■ **Problem details**: Read the data and repeat all of it exactly.

■ **Dataset extract**:
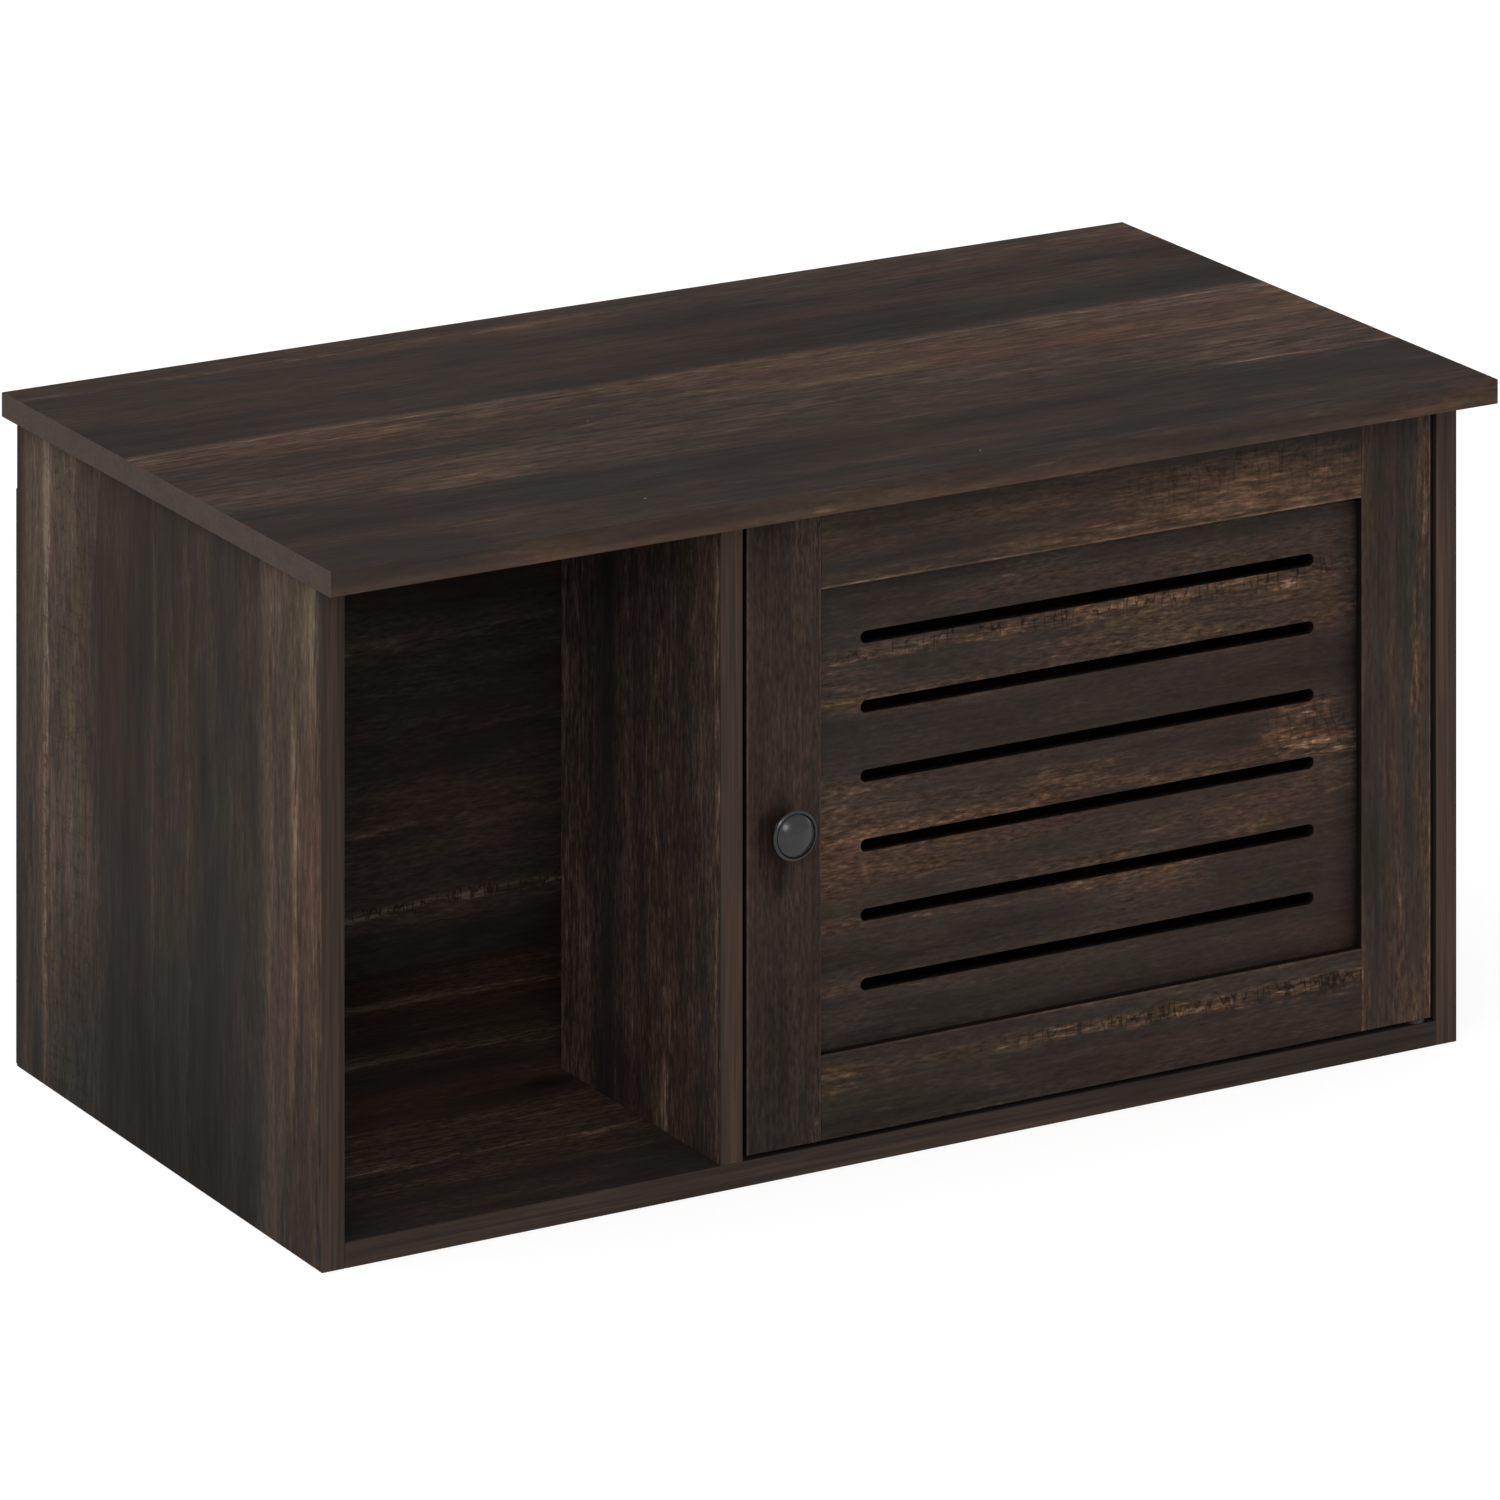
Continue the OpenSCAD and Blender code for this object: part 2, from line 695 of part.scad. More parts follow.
// Flat-head screw along local Z, flush with the strike plate at the origin; also the shape of its hole
module flat_screw_shape(play, past) {
    head_d = 1.9 * small_screw_d + 2 * play;
    land = 0.2;
    translate([0, 0, -past]) cylinder(d = head_d, h = land + past);
    translate([0, 0, land]) cylinder(d1 = head_d, d2 = small_screw_d + 2 * play, h = strike_t - 2 * land);
    cylinder(d = small_screw_d + 2 * play, h = small_screw_l);
}

module strike_screw() {
    color(zinc) translate([stile_mid, door_rear + strike_t, strike_mid_z]) rotate([90, 0, 0]) difference() {
        flat_screw_shape(0, 0);
        cross_recess(0.9 * small_screw_d, 0.7);
    }
}

// Half section of a cam bolt from the meeting face: thread, collar, shank, neck and head
module cam_bolt() {
    thread_r = cam_thread_d / 2;
    shank_r = bolt_shank_d / 2;
    head_r = bolt_head_d / 2;
    neck_r = shank_r - 1;
    collar_h = 1.6;
    rotate([0, 90, 0]) rotate_extrude() polygon([[0, -cam_thread_l], [thread_r - 0.8, -cam_thread_l],
        [thread_r, -cam_thread_l + 1.5], [thread_r, 0], [head_r, 0], [head_r, collar_h],
        [shank_r, collar_h], [shank_r, cam_reach - 6], [neck_r, cam_reach - 5],
        [neck_r, cam_reach - 2.5], [head_r, cam_reach - 1.5], [head_r, cam_reach + 1],
        [head_r - 0.9, cam_reach + bolt_past], [0, cam_reach + bolt_past]]);
}

// Cam disc from the meeting face of its board, with its slot for the bolt and its driver cross
module cam_disc() {
    translate([cam_reach, 0, board_t / 2 - cam_t]) difference() {
        cylinder(d = cam_d, h = cam_t);
        translate([0, 0, cam_t - board_t / 2])
            rod(bolt_head_d + 2 * disc_play, -cam_d, bolt_past + 3 * disc_play);
        translate([0, 0, cam_t]) mirror([0, 0, 1]) cross_recess(8, 2);
    }
}

module cam_bolts() {
    color(zinc) for (j = cams) at_joint(j[0], j[1], j[2]) cam_bolt();
}

module cam_discs() {
    color(zinc) for (j = cams) at_joint(j[0], j[1], j[2]) cam_disc();
}

// Dowel with tapered ends, from its end in the face of a board
module dowel() {
    r = dowel_d / 2;
    translate([-dowel_face_l, 0, 0]) rotate([0, 90, 0]) rotate_extrude()
        polygon([[0, 0], [r - 0.8, 0], [r, 1.2], [r, dowel_l - 1.2], [r - 0.8, dowel_l], [0, dowel_l]]);
}

module wooden_dowels() {
    color(beech) for (j = dowels) at_joint(j[0], j[1], square_to(j[1])) dowel();
}

module divider_screws() {
    color(zinc) for (p = long_screws) translate(p) difference() {
        long_screw_shape(0, 0);
        cylinder(d = 3, h = 2.2, $fn = 6);
    }
}

module back_panel_nails() {
    color(steel) at_nails() nail_shape(0, 0);
}

top_panel();
left_side_panel();
right_side_panel();
bottom_panel();
divider_panel();
rear_top_rail();
back_panel();
door_knob_stile();
door_hinge_stile();
door_top_rail();
door_bottom_rail();
door_slotted_panel();
door_knob();
knob_screw();
upper_pivot_pin();
lower_pivot_pin();
upper_pivot_bush();
lower_pivot_bush();
catch_housing();
catch_magnet();
catch_pole_plates();
catch_screws();
strike_plate();
strike_screw();
cam_discs();
cam_bolts();
wooden_dowels();
divider_screws();
back_panel_nails();
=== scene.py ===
import bpy
import math
from mathutils import Matrix, Vector


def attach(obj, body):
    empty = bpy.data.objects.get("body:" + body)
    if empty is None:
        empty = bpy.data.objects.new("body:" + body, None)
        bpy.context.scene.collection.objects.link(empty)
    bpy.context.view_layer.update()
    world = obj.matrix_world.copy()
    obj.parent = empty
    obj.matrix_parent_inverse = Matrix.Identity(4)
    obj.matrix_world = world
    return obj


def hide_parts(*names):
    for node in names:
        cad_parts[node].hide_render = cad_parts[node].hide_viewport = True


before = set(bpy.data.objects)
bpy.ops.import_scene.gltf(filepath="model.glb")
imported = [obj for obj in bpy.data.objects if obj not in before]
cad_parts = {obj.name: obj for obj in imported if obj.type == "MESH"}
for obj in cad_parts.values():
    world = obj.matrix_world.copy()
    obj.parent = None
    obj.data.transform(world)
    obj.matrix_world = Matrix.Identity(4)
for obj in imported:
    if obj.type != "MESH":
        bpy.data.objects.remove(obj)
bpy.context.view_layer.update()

bpy.ops.object.select_all(action="DESELECT")
mm = 0.001
white = (1, 1, 1, 1)
print("frame loaded,", len(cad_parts), "nodes")

# a view camera that looks down while its picture plane stays upright
view = {
    "eye": (-3.2358, -5.605, 2.213),
    "turn": 29.9954,           # degrees off the front
    "fall": 0.3107,            # drop of the line of sight for each metre ahead
    "lens": 249.56,
    "reach": 60,               # metres to the far end of the view
}


def placeCamera(c):
    turn = math.radians(c["turn"])
    right = Vector((math.cos(turn), -math.sin(turn), 0))
    back = Vector((-math.sin(turn), -math.cos(turn), c["fall"])).normalized()
    slant = Matrix((right, Vector((0, 0, 1)), back)).transposed().to_4x4()
    slant.translation = Vector(c["eye"])
    bpy.ops.object.empty_add()
    stand = bpy.context.object
    stand.name = "cameraStand"
    bpy.ops.object.camera_add(rotation=(0, 0, 0))
    camera = bpy.context.object
    camera.name = "pictureCamera"
    camera.parent = stand
    camera.matrix_parent_inverse = slant
    camera.data.lens = c["lens"]
    camera.data.clip_end = c["reach"]
    bpy.context.scene.camera = camera


placeCamera(view)
print("camera placed")

room = {
    "sky": 0.42,
    "skySeen": 0.6,            # more glow for the camera alone, so that the backdrop stays white
    # name, power, where it comes from, angle, mirrored in glossy pieces
    "suns": [
        ("softKey", 1.3, (-0.6, -0.1, 0.65), 80, False),
        ("softFill", 1.8, (0.4, -0.9, 0.02), 26, False),
        ("openFill", 0.2, (-0.47, -0.86, 0.25), 24, False),
        ("frontWindow", 0.36, (-0.41, -0.79, 0.46), 16, True),
        ("sideWindow", 0.3, (0.93, 0.2, 0.25), 35, True),
    ],
}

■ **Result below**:
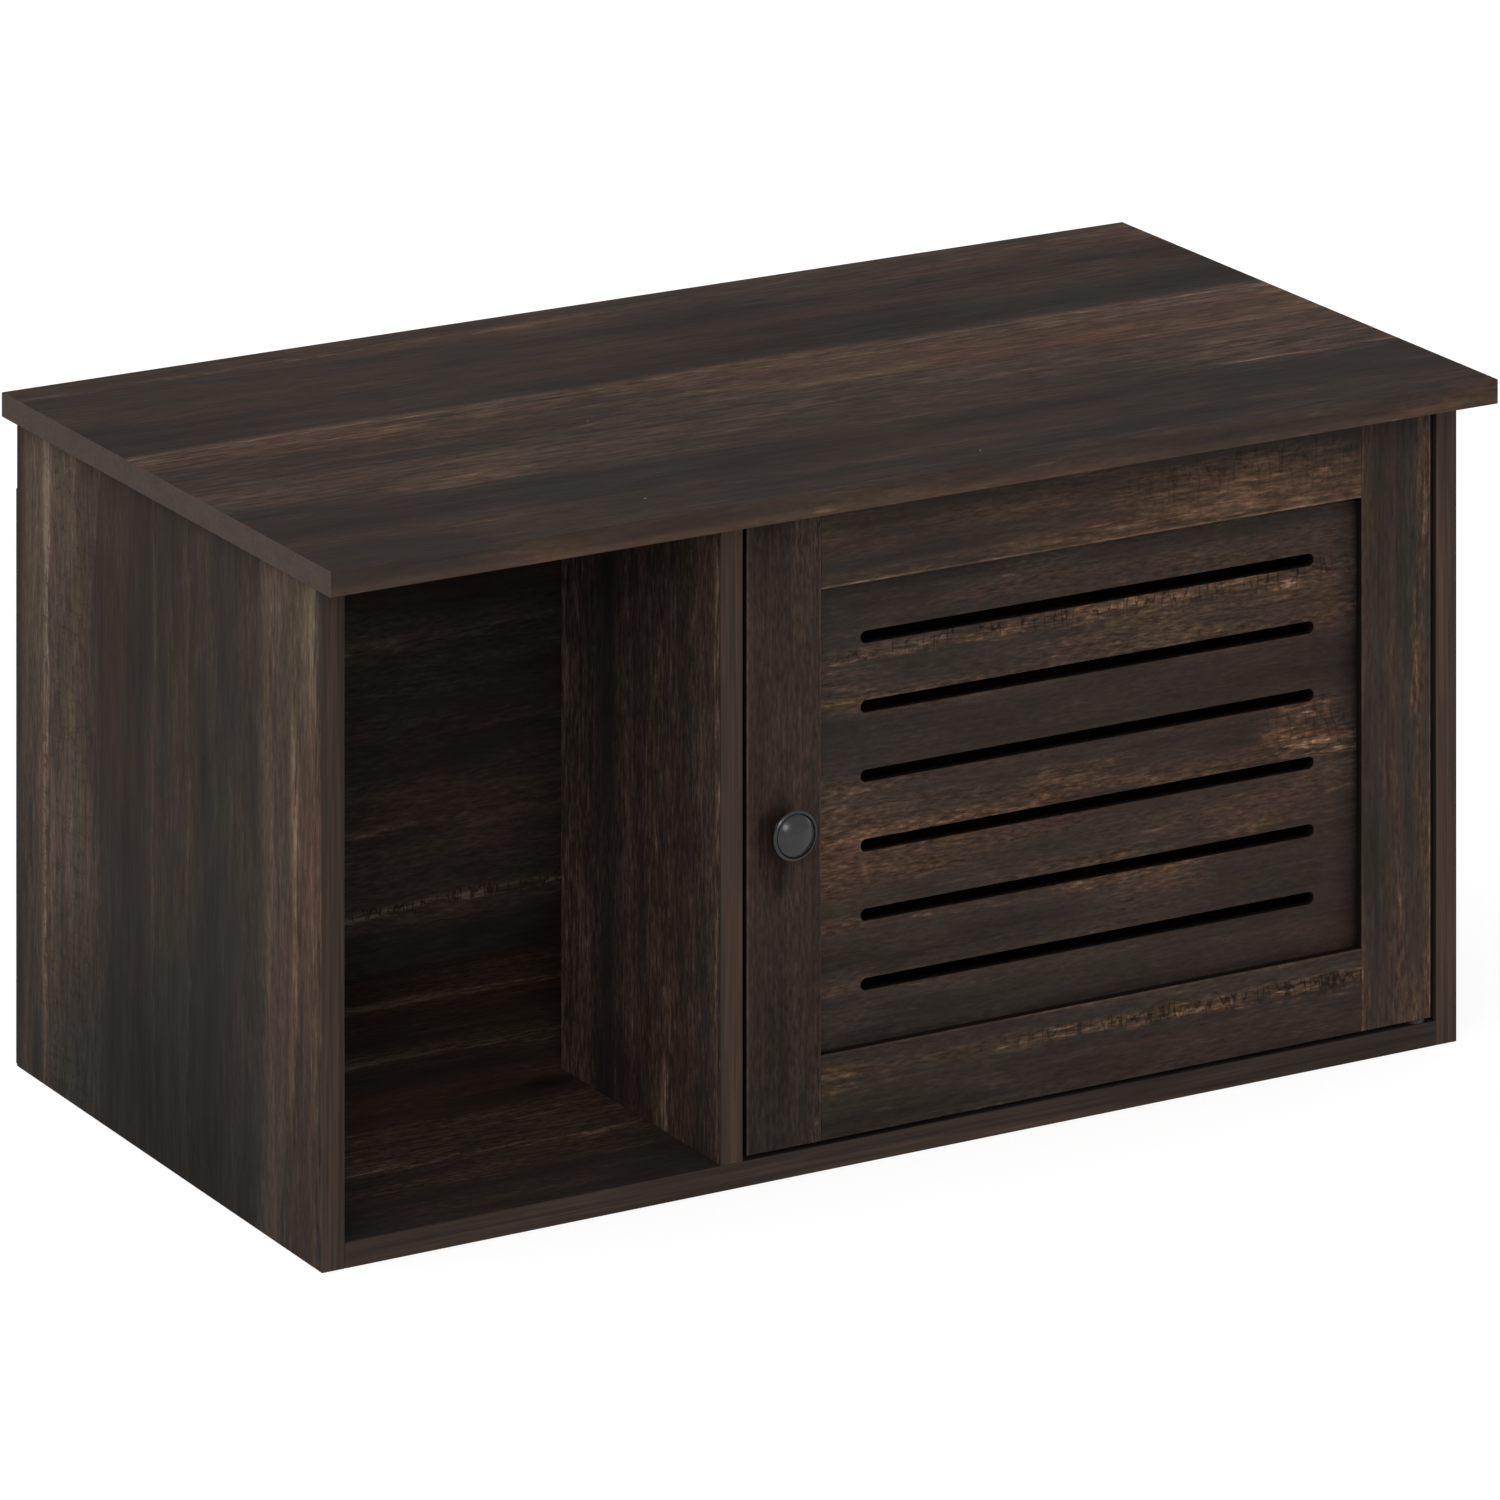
Continue the OpenSCAD and Blender code for this object: part 2, from line 695 of part.scad. More parts follow.
// Flat-head screw along local Z, flush with the strike plate at the origin; also the shape of its hole
module flat_screw_shape(play, past) {
    head_d = 1.9 * small_screw_d + 2 * play;
    land = 0.2;
    translate([0, 0, -past]) cylinder(d = head_d, h = land + past);
    translate([0, 0, land]) cylinder(d1 = head_d, d2 = small_screw_d + 2 * play, h = strike_t - 2 * land);
    cylinder(d = small_screw_d + 2 * play, h = small_screw_l);
}

module strike_screw() {
    color(zinc) translate([stile_mid, door_rear + strike_t, strike_mid_z]) rotate([90, 0, 0]) difference() {
        flat_screw_shape(0, 0);
        cross_recess(0.9 * small_screw_d, 0.7);
    }
}

// Half section of a cam bolt from the meeting face: thread, collar, shank, neck and head
module cam_bolt() {
    thread_r = cam_thread_d / 2;
    shank_r = bolt_shank_d / 2;
    head_r = bolt_head_d / 2;
    neck_r = shank_r - 1;
    collar_h = 1.6;
    rotate([0, 90, 0]) rotate_extrude() polygon([[0, -cam_thread_l], [thread_r - 0.8, -cam_thread_l],
        [thread_r, -cam_thread_l + 1.5], [thread_r, 0], [head_r, 0], [head_r, collar_h],
        [shank_r, collar_h], [shank_r, cam_reach - 6], [neck_r, cam_reach - 5],
        [neck_r, cam_reach - 2.5], [head_r, cam_reach - 1.5], [head_r, cam_reach + 1],
        [head_r - 0.9, cam_reach + bolt_past], [0, cam_reach + bolt_past]]);
}

// Cam disc from the meeting face of its board, with its slot for the bolt and its driver cross
module cam_disc() {
    translate([cam_reach, 0, board_t / 2 - cam_t]) difference() {
        cylinder(d = cam_d, h = cam_t);
        translate([0, 0, cam_t - board_t / 2])
            rod(bolt_head_d + 2 * disc_play, -cam_d, bolt_past + 3 * disc_play);
        translate([0, 0, cam_t]) mirror([0, 0, 1]) cross_recess(8, 2);
    }
}

module cam_bolts() {
    color(zinc) for (j = cams) at_joint(j[0], j[1], j[2]) cam_bolt();
}

module cam_discs() {
    color(zinc) for (j = cams) at_joint(j[0], j[1], j[2]) cam_disc();
}

// Dowel with tapered ends, from its end in the face of a board
module dowel() {
    r = dowel_d / 2;
    translate([-dowel_face_l, 0, 0]) rotate([0, 90, 0]) rotate_extrude()
        polygon([[0, 0], [r - 0.8, 0], [r, 1.2], [r, dowel_l - 1.2], [r - 0.8, dowel_l], [0, dowel_l]]);
}

module wooden_dowels() {
    color(beech) for (j = dowels) at_joint(j[0], j[1], square_to(j[1])) dowel();
}

module divider_screws() {
    color(zinc) for (p = long_screws) translate(p) difference() {
        long_screw_shape(0, 0);
        cylinder(d = 3, h = 2.2, $fn = 6);
    }
}

module back_panel_nails() {
    color(steel) at_nails() nail_shape(0, 0);
}

top_panel();
left_side_panel();
right_side_panel();
bottom_panel();
divider_panel();
rear_top_rail();
back_panel();
door_knob_stile();
door_hinge_stile();
door_top_rail();
door_bottom_rail();
door_slotted_panel();
door_knob();
knob_screw();
upper_pivot_pin();
lower_pivot_pin();
upper_pivot_bush();
lower_pivot_bush();
catch_housing();
catch_magnet();
catch_pole_plates();
catch_screws();
strike_plate();
strike_screw();
cam_discs();
cam_bolts();
wooden_dowels();
divider_screws();
back_panel_nails();
=== scene.py ===
import bpy
import math
from mathutils import Matrix, Vector


def attach(obj, body):
    empty = bpy.data.objects.get("body:" + body)
    if empty is None:
        empty = bpy.data.objects.new("body:" + body, None)
        bpy.context.scene.collection.objects.link(empty)
    bpy.context.view_layer.update()
    world = obj.matrix_world.copy()
    obj.parent = empty
    obj.matrix_parent_inverse = Matrix.Identity(4)
    obj.matrix_world = world
    return obj


def hide_parts(*names):
    for node in names:
        cad_parts[node].hide_render = cad_parts[node].hide_viewport = True


before = set(bpy.data.objects)
bpy.ops.import_scene.gltf(filepath="model.glb")
imported = [obj for obj in bpy.data.objects if obj not in before]
cad_parts = {obj.name: obj for obj in imported if obj.type == "MESH"}
for obj in cad_parts.values():
    world = obj.matrix_world.copy()
    obj.parent = None
    obj.data.transform(world)
    obj.matrix_world = Matrix.Identity(4)
for obj in imported:
    if obj.type != "MESH":
        bpy.data.objects.remove(obj)
bpy.context.view_layer.update()

bpy.ops.object.select_all(action="DESELECT")
mm = 0.001
white = (1, 1, 1, 1)
print("frame loaded,", len(cad_parts), "nodes")

# a view camera that looks down while its picture plane stays upright
view = {
    "eye": (-3.2358, -5.605, 2.213),
    "turn": 29.9954,           # degrees off the front
    "fall": 0.3107,            # drop of the line of sight for each metre ahead
    "lens": 249.56,
    "reach": 60,               # metres to the far end of the view
}


def placeCamera(c):
    turn = math.radians(c["turn"])
    right = Vector((math.cos(turn), -math.sin(turn), 0))
    back = Vector((-math.sin(turn), -math.cos(turn), c["fall"])).normalized()
    slant = Matrix((right, Vector((0, 0, 1)), back)).transposed().to_4x4()
    slant.translation = Vector(c["eye"])
    bpy.ops.object.empty_add()
    stand = bpy.context.object
    stand.name = "cameraStand"
    bpy.ops.object.camera_add(rotation=(0, 0, 0))
    camera = bpy.context.object
    camera.name = "pictureCamera"
    camera.parent = stand
    camera.matrix_parent_inverse = slant
    camera.data.lens = c["lens"]
    camera.data.clip_end = c["reach"]
    bpy.context.scene.camera = camera


placeCamera(view)
print("camera placed")

room = {
    "sky": 0.42,
    "skySeen": 0.6,            # more glow for the camera alone, so that the backdrop stays white
    # name, power, where it comes from, angle, mirrored in glossy pieces
    "suns": [
        ("softKey", 1.3, (-0.6, -0.1, 0.65), 80, False),
        ("softFill", 1.8, (0.4, -0.9, 0.02), 26, False),
        ("openFill", 0.2, (-0.47, -0.86, 0.25), 24, False),
        ("frontWindow", 0.36, (-0.41, -0.79, 0.46), 16, True),
        ("sideWindow", 0.3, (0.93, 0.2, 0.25), 35, True),
    ],
}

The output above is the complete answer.